One can hardly escape business school (okay, high school) without being well-prepared to go into an interview, blow away potential employers with your poise, intelligence, and wit, and land the job of your dreams. There are whole how-to guides, and books, and classes devoted to the art of rocking a job interview. But what about what it takes to sit on the other side of the table? How exactly does one go about conducting a job interview to find success, meaning, and ultimately, the best hire for the job (as opposed to someone who just looks good in an interview. Thanks a lot, ubiquitous interview prep guides!)
Well, here is your how-to list. Because knowing your business inside and out is only a start when it comes to knowing how to interview someone, we’ve compiled a list of points to consider, questions to ask, and things to definitely not do when trying to filter through a waiting room full of potential new employees.
- Know exactly what you’re looking for
There should undoubtedly be some prep work on your and your team’s behalf before ever issuing the first job posting, or scheduling the first interview. The primary goal of that prep work is to fully and precisely outline what the job is. What roles will this person fill? What tasks will they do? Who will they report to? Who will work under them? How good will their parking space be? You get the idea. And you should, as should your team before candidates walk in the door.
- Streamline the interview process
With good reason, most interviews are not a one-and-done situation; many candidates find themselves in front of two or three different interviewers before being signed off on for the job. If this process is part of your hiring plan, make sure you know how it is going to play out: what the interview hierarchy will be, who will ask what questions, what will be the criteria for passing someone on to the next level, etc. You don’t want to waste your time and theirs by asking the same questions in every interview, so make sure you have a way of documenting the content of each meeting to share with the others in your company.

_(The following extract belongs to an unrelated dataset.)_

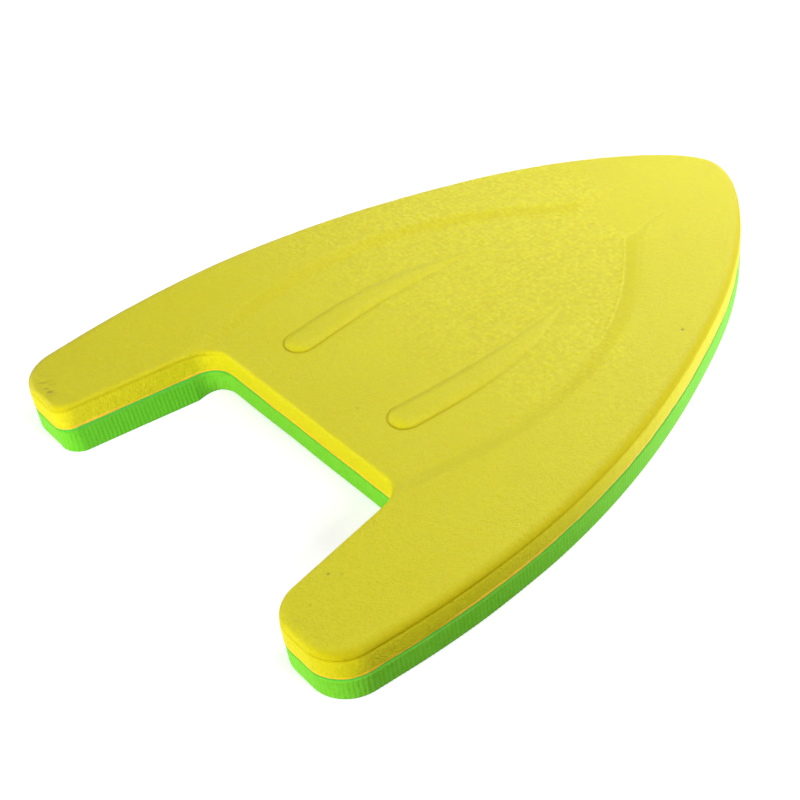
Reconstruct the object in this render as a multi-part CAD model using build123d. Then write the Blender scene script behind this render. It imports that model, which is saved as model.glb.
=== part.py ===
from build123d import *
import math
import os

# A-shaped swimming board of two foam sheets glued face to face.
# Millimetres. +Y points to the nose, +Z is up, the origin is on the underside
# at the middle of the bounding box. Board stations are measured from the leg tips.

# Sheet thicknesses, from the ground up
BOTTOM_THICKNESS = 15.0
FILM_THICKNESS = 0.3
TOP_THICKNESS = 14.5

# Plan outline: everything follows from the length
LENGTH = 410.0
NOSE_FLAT = 0.068 * LENGTH
NOSE_SIDE_X = 0.247 * LENGTH
NOSE_SIDE_Y = 0.7264 * LENGTH
NOSE_SIDE_ANGLE = -65.4
NOSE_HANDLE = 0.154 * LENGTH
FLANK_HANDLE = 0.2005 * LENGTH
LEG_SIDE_X = 0.3653 * LENGTH
LEG_SIDE_Y = 0.088 * LENGTH
LEG_SIDE_ANGLE = -95.5
LEG_HANDLE = 0.261 * LENGTH

# Hand notch between the legs
NOTCH_MOUTH_HALF = 0.238 * LENGTH
NOTCH_END_HALF = 0.2007 * LENGTH
NOTCH_DEPTH = 0.2243 * LENGTH
NOTCH_RADIUS = 15.5

# Roundings of each leg tip: outer corner, then inner corner
RIGHT_TIP_RADII = (21.5, 19.0)
LEFT_TIP_RADII = (25.0, 11.0)

# Edges
SHOULDER_RADIUS = 3.0
FOOT_RADIUS = 1.2
BAND_HEIGHT = 2.0
BAND_INSET = 0.4
FILM_INSET = 0.2

# Pressed panel in the top face, from the notch towards the nose. Its floor climbs forward.
PRESS_SHIFT = -3.5
PANEL_REAR_HALF = 73.0
PANEL_REAR_Y = 72.0
PANEL_WIDE_HALF = 90.0
PANEL_WIDE_Y = 165.0
PANEL_FRONT_HALF = 20.5
PANEL_FRONT_Y = 314.0
PANEL_REAR_FLARE = 9.0
PANEL_REAR_HANDLE = 31.0
PANEL_FLANK_HANDLE = 71.0
PANEL_FRONT_HANDLE = 38.5
PANEL_REAR_DEPTH = 4.5
PANEL_FRONT_DEPTH = 1.6
PANEL_BEVEL = 11.0
RAMP_START_Y = 300.0
RAMP_END_Y = 372.0

# Two raised thumb ridges inside the panel
RIDGE_HEIGHT = 2.0
RIDGE_REAR_Y = 118.4
RIDGE_BODY_Y = 128.0
RIDGE_TIP_Y = 251.0
RIDGE_INNER_X = 36.0
RIDGE_OUTER_X = 55.2
RIDGE_TIP_X = 36.0
RIDGE_OUTER_BOW = (4.0, 5.0)
RIDGE_INNER_BOW = (4.5, 6.5)

SEAM_Z = BOTTOM_THICKNESS + FILM_THICKNESS
TOP_Z = SEAM_Z + TOP_THICKNESS
CUT_CLEARANCE = 5.0


def station(x, y, z=0.0):
    """Point at distance x from the centre line and y forward of the leg tips."""
    return Vector(x, y - LENGTH / 2, z)


def heading(angle):
    """Unit vector in the plan at an angle in degrees from +X."""
    return Vector(math.cos(math.radians(angle)), math.sin(math.radians(angle)))


def closed_face(right_side):
    """Face bounded by the given right-hand edges and their mirror images."""
    left_side = [mirror(edge, about=Plane.YZ) for edge in right_side]
    return make_face(right_side + left_side)


def round_corners(face, corners):
    """Round the plan corners at the listed positions."""
    for x, y, radius in corners:
        nearest = face.vertices().sort_by_distance(station(x, y))[0]
        face = fillet(nearest, radius)
    return face


def board_outline(inset=0.0):
    """Plan outline, moved inwards by inset: pointed round nose, two legs and the notch."""
    nose_way = heading(NOSE_SIDE_ANGLE)
    leg_way = heading(LEG_SIDE_ANGLE)
    nose_side = station(NOSE_SIDE_X, NOSE_SIDE_Y) + heading(NOSE_SIDE_ANGLE - 90) * inset
    leg_side = station(LEG_SIDE_X, LEG_SIDE_Y) + heading(LEG_SIDE_ANGLE - 90) * inset
    leg_taper = math.tan(math.radians(-90 - LEG_SIDE_ANGLE))
    outer_x = LEG_SIDE_X - LEG_SIDE_Y * leg_taper - inset
    mouth_x = NOTCH_MOUTH_HALF + inset
    end_x = NOTCH_END_HALF + inset
    end_y = NOTCH_DEPTH + inset
    nose_tip = station(0, LENGTH - inset)
    right_side = [
        Bezier(nose_tip, nose_tip + Vector(NOSE_FLAT, 0), nose_side - nose_way * NOSE_HANDLE, nose_side),
        Bezier(nose_side, nose_side + nose_way * FLANK_HANDLE, leg_side - leg_way * LEG_HANDLE, leg_side),
        Line(leg_side, station(outer_x, inset)),
        Line(station(outer_x, inset), station(mouth_x, inset)),
        Line(station(mouth_x, inset), station(end_x, end_y)),
        Line(station(end_x, end_y), station(0, end_y)),
    ]
    corners = []
    for side, (outer_radius, inner_radius) in ((1, RIGHT_TIP_RADII), (-1, LEFT_TIP_RADII)):
        corners += [
            (side * outer_x, inset, outer_radius - inset),
            (side * mouth_x, inset, inner_radius - inset),
            (side * end_x, end_y, NOTCH_RADIUS + inset),
        ]
    return round_corners(closed_face(right_side), corners)


def floor_z(y):
    """Height of the panel floor at distance y forward of the leg tips."""
    travelled = (y - PANEL_REAR_Y) / (PANEL_FRONT_Y - PANEL_REAR_Y)
    return TOP_Z - PANEL_REAR_DEPTH + travelled * (PANEL_REAR_DEPTH - PANEL_FRONT_DEPTH)


def panel_face(grow, height):
    """Plan of the pressed panel, grown sideways, with every point at height(y)."""

    def corner(x, y):
        return station(x, y, height(y))

    front_x = PANEL_FRONT_HALF + 0.7 * grow
    front_y = PANEL_FRONT_Y + 0.7 * grow
    rear_x = PANEL_REAR_HALF + grow
    wide_x = PANEL_WIDE_HALF + grow
    right_side = [
        Line(corner(0, PANEL_REAR_Y), corner(rear_x, PANEL_REAR_Y)),
        Bezier(
            corner(rear_x, PANEL_REAR_Y),
            corner(rear_x + PANEL_REAR_FLARE, PANEL_REAR_Y + PANEL_REAR_HANDLE),
            corner(wide_x, PANEL_WIDE_Y - PANEL_REAR_HANDLE),
            corner(wide_x, PANEL_WIDE_Y),
        ),
        Bezier(
            corner(wide_x, PANEL_WIDE_Y),
            corner(wide_x, PANEL_WIDE_Y + PANEL_FLANK_HANDLE),
            corner(front_x + PANEL_FRONT_HANDLE, front_y - PANEL_FRONT_HANDLE),
            corner(front_x, front_y),
        ),
        Line(corner(front_x, front_y), corner(0, front_y)),
    ]
    return closed_face(right_side)


def side_profile(points, half_width):
    """Solid bar across the board whose side view is the listed (y, z) points."""
    profile = Polyline(*[station(0, y, z) for y, z in points], close=True)
    return extrude(make_face(profile), half_width, dir=(1, 0, 0), both=True)


def panel_cutter():
    """Tool for the pressed panel: bevelled sides, climbing floor and the front ramp."""
    floor = panel_face(0.0, floor_z)
    rim = panel_face(PANEL_BEVEL, lambda y: TOP_Z)
    above = TOP_Z + CUT_CLEARANCE
    ramp = side_profile(
        [
            (RAMP_START_Y, floor_z(RAMP_START_Y)),
            (RAMP_END_Y, TOP_Z),
            (RAMP_END_Y, above),
            (RAMP_START_Y, above),
        ],
        PANEL_FRONT_HALF,
    )
    return Pos(PRESS_SHIFT, 0, 0) * (loft([floor, rim]) + ramp)


def ridge():
    """Right-hand thumb ridge: round and high at the rear, pointed and flush in front."""
    base_z = floor_z(RIDGE_REAR_Y) - RIDGE_HEIGHT
    inner_rear = station(RIDGE_INNER_X, RIDGE_BODY_Y, base_z)
    outer_rear = station(RIDGE_OUTER_X, RIDGE_BODY_Y, base_z)
    rear = station((RIDGE_INNER_X + RIDGE_OUTER_X) / 2, RIDGE_REAR_Y, base_z)
    tip = station(RIDGE_TIP_X, RIDGE_TIP_Y, base_z)

    def side(start, bow):
        """Edge from a rear corner to the tip, bowed outwards at a third and at two thirds of its length."""
        third = (RIDGE_TIP_Y - RIDGE_BODY_Y) / 3
        return Bezier(start, start + Vector(bow[0], third), start + Vector(bow[1], 2 * third), tip)

    plan = [
        ThreePointArc(inner_rear, rear, outer_rear),
        side(outer_rear, RIDGE_OUTER_BOW),
        side(inner_rear, RIDGE_INNER_BOW),
    ]
    column = extrude(make_face(plan), TOP_THICKNESS, dir=(0, 0, 1))
    under_crest = side_profile(
        [
            (RIDGE_REAR_Y, base_z - CUT_CLEARANCE),
            (RIDGE_REAR_Y, floor_z(RIDGE_REAR_Y) + RIDGE_HEIGHT),
            (RIDGE_TIP_Y, floor_z(RIDGE_TIP_Y)),
            (RIDGE_TIP_Y, base_z - CUT_CLEARANCE),
        ],
        LENGTH,
    )
    return column & under_crest


def top_foam(outline):
    """Upper sheet: soft top edge, pressed panel with its bevel and two ridges."""
    slab = Pos(0, 0, SEAM_Z) * extrude(outline, TOP_THICKNESS)
    rim = slab.faces().sort_by(Axis.Z)[-1]
    sheet = fillet(rim.edges(), SHOULDER_RADIUS) - panel_cutter()
    thumb_ridge = ridge()
    for side in (thumb_ridge, mirror(thumb_ridge, about=Plane.YZ)):
        sheet = sheet + Pos(PRESS_SHIFT, 0, 0) * side
    return sheet


def bottom_foam(outline):
    """Lower sheet: full-width side up to a narrow neck band under the glue line."""
    side_height = BOTTOM_THICKNESS - BAND_HEIGHT
    side = extrude(outline, side_height)
    foot = side.faces().sort_by(Axis.Z)[0]
    neck = Pos(0, 0, side_height) * extrude(board_outline(BAND_INSET), BAND_HEIGHT)
    return fillet(foot.edges(), FOOT_RADIUS) + neck


def bond_film():
    """Thin layer of cured adhesive between the two sheets."""
    return Pos(0, 0, BOTTOM_THICKNESS) * extrude(board_outline(FILM_INSET), FILM_THICKNESS)


outline = board_outline()
solids = {
    "top_foam": top_foam(outline),
    "bond_film": bond_film(),
    "bottom_foam": bottom_foam(outline),
}
os.makedirs("parts", exist_ok=True)
for name, solid in solids.items():
    solid.label = name
    export_step(solid, f"parts/{name}.step")
    size = solid.bounding_box().size
    print(f"{name}: {size.X:.1f} x {size.Y:.1f} x {size.Z:.1f} mm, {solid.volume / 1000:.1f} cm3")
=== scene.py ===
import math

import bpy
import numpy as np
from mathutils import Matrix, Vector
from mathutils.geometry import delaunay_2d_cdt


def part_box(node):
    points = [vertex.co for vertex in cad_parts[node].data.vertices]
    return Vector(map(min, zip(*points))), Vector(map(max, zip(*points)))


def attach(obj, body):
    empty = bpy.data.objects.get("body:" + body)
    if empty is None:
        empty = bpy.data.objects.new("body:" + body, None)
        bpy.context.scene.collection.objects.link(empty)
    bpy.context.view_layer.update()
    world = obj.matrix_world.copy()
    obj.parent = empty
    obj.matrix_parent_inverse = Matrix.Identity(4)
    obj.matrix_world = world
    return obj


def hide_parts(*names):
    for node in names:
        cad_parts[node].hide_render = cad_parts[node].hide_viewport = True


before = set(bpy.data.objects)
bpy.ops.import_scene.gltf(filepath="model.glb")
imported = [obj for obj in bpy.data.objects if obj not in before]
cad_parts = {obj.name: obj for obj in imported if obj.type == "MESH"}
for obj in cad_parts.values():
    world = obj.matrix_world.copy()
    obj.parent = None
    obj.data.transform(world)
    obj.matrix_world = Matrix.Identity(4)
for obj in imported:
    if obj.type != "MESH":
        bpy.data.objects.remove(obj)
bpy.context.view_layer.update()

# A two-layer foam swimming board, built over its CAD frame.
# Shapes are worked out in millimetres: x across the board from its centre line,
# y forward from the leg tips, z up from the ground. add_mesh() turns them into metres.

MM = 0.001
top_low, top_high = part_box("top_foam")
_, film_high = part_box("bond_film")
bottom_low, bottom_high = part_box("bottom_foam")
TAIL_Y = top_low.y
LENGTH = (top_high.y - top_low.y) / MM
GROUND_Z = bottom_low.z / MM
NECK_TOP_Z = bottom_high.z / MM
SEAM_Z = film_high.z / MM
TOP_Z = top_high.z / MM

# Plan outline, as in the CAD part
NOSE_FLAT = 0.068 * LENGTH
NOSE_SIDE = np.array((0.247, 0.7264)) * LENGTH
NOSE_SIDE_ANGLE = math.radians(-65.4)
NOSE_HANDLE = 0.154 * LENGTH
FLANK_HANDLE = 0.2005 * LENGTH
LEG_SIDE = np.array((0.3653, 0.088)) * LENGTH
LEG_SIDE_ANGLE = math.radians(-95.5)
LEG_HANDLE = 0.261 * LENGTH
NOTCH_MOUTH = np.array((0.238 * LENGTH, 0.0))
NOTCH_END = np.array((0.2007, 0.2243)) * LENGTH
RIGHT_TIP_RADII = (21.5, 19.0)
LEFT_TIP_RADII = (25.0, 11.0)
NOTCH_RADIUS = 15.5
FOOT_RADIUS = 1.2

# Soft upper edge of the top layer: on the flanks, on the ends of the legs, in the notch
SHOULDER_WIDTHS = (5.6, 3.6, 1.9)
SHOULDER_DROPS = (3.4, 3.0, 2.0)

# Pressed panel and thumb ridges, as in the CAD part
PRESS_SHIFT = -3.5
PANEL_REAR = (73.0, 72.0)
PANEL_WIDE = (90.0, 165.0)
PANEL_FRONT = (20.5, 314.0)
PANEL_REAR_HANDLE = (9.0, 31.0)
PANEL_WIDE_REAR_HANDLE = (0.0, 31.0)
PANEL_WIDE_FRONT_HANDLE = (0.0, 71.0)
PANEL_FRONT_HANDLE = (38.5, -38.5)
CHANNEL_START = (19.0, 334.0)
CHANNEL_END = (18.0, LENGTH)
PANEL_REAR_DEPTH = 4.5
PANEL_FRONT_DEPTH = 1.6
PANEL_BEVEL = 11.0
PANEL_LIP = 0.42
LIP_START_Y = 190.0
LIP_FULL_Y = 260.0
RAMP_START_Y = 300.0
RAMP_END_Y = 372.0
RIDGE_HEIGHT = 2.0
RIDGE_BODY_Y = 128.0
RIDGE_TIP_Y = 251.0
RIDGE_INNER_X = 36.0
RIDGE_OUTER_X = 55.2
RIDGE_TIP_X = 36.0
RIDGE_SIDE = 6.0
RIDGE_OUTER_BOW = (4.0, 5.0)
RIDGE_INNER_BOW = (4.5, 6.5)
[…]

- Ask questions that fit what you really want to know
If the job in question requires a lot of interpersonal interaction, like say, customer service, you need to get a feel for how each candidate would react in somewhat confrontational situations (hey, it happens.) You can either go about this by asking a question about their ability to handle stress (“Tell me about a stressful work encounter and how you handled it.) or you can ask a question that creates stress, like pointing out a part of their resume that makes them unqualified for the job, allowing you to actually witness their stress reaction. A little brutal? Sure. But effective.
- Don’t do all the talking
It’s your company, you know the job and its roles, you know what you’re looking for…it can almost seem natural for you to do a lot of talking in a job interview. And any candidate who knows what they’re doing will want you to talk a lot; the more they can find out about you, your company, and your individual personality, the more able they are to appeal to you in just the right way. It’s smart. So you have to be smarter. Certainly offer guiding questions to give a framework to their responses, but let them do the talking. You want to know about them. Of course they’re also there to find out about your company and the job in question, but if they have questions, they should ask. No matter the job, you likely want someone who is assertive and pro-active enough to ask questions, right? So make sure you don’t hog the mic.
- Have a way to measure candidates
Particularly if you’re having more than one person interview candidates, it’s essential to have a rating system, in addition to taking notes (or even recording the interviews, but of course, you’ll need permission) so each person on the hiring committee has at least a vaguely uniform way of communicating info about the candidates and a framework for discussions on who to hire.